Husseini, who heads the Arab Research Institute in East Jerusalem, served two six-month terms in Israeli administrative detention for activities that were never made clear.

Among Jewish settlers, Husseini is deeply mistrusted. Nevertheless, Fruman’s meeting with Husseini was backed by some Jewish settlers. Residents of Tekoa issued a statement supporting their rabbi’s right to speak his mind.

Others were less generous.

A well-known Gush Emunim spokesperson announced over the weekend that by meeting with Husseini, Fruman excluded himself from the Gush Emunim circle, as well as the circle of true supporters of Zionism.

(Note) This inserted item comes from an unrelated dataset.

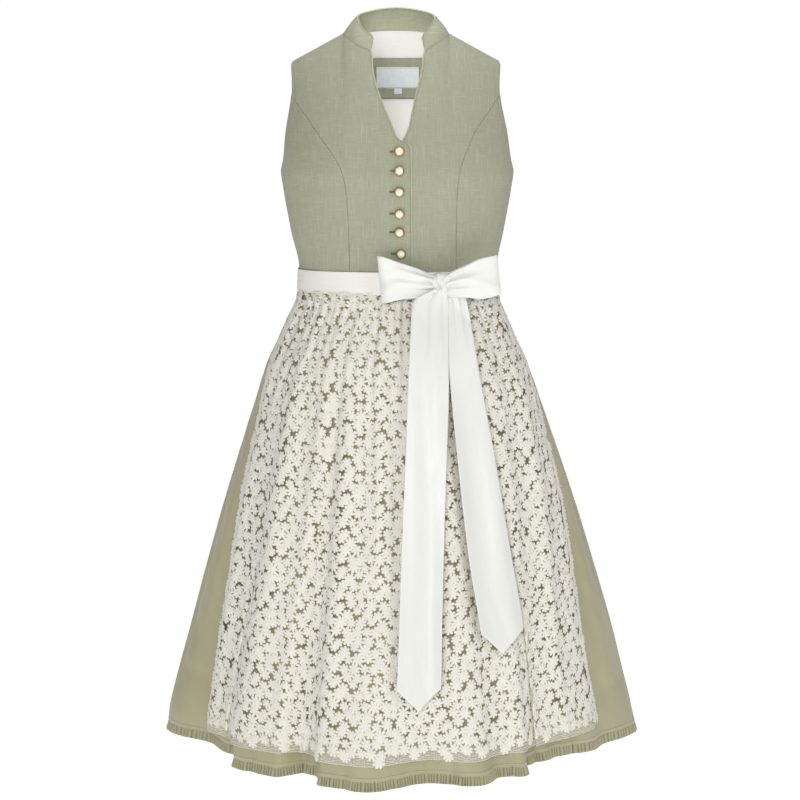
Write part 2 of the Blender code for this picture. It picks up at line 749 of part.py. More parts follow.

Daniella Weiss, a former chairwoman of Gush Emunim and one of the radical leaders of the movement, said the readiness to talk with the “No. 1” representative of the PLO “does not become a civilized person.”

Baruch Marzel, a spokesman of Rabbi Meir Kahane’s far right-wing Kach movement, declared the movement would see to it that Fruman would be ousted from the settlement, “because he is in need of psychiatric treatment.”

For Husseini, the meeting with Fruman served as a golden opportunity to prove that the PLO is now willing to talk even to Gush Emunim.

Husseini described the meeting as “an attempt to open a window, so that one will recognize and get acquainted with the other. In the meeting, we Palestinians removed a barrier. We hope that the Israelis will drop their stereotyped view and will follow in the steps of Rabbi Fruman.”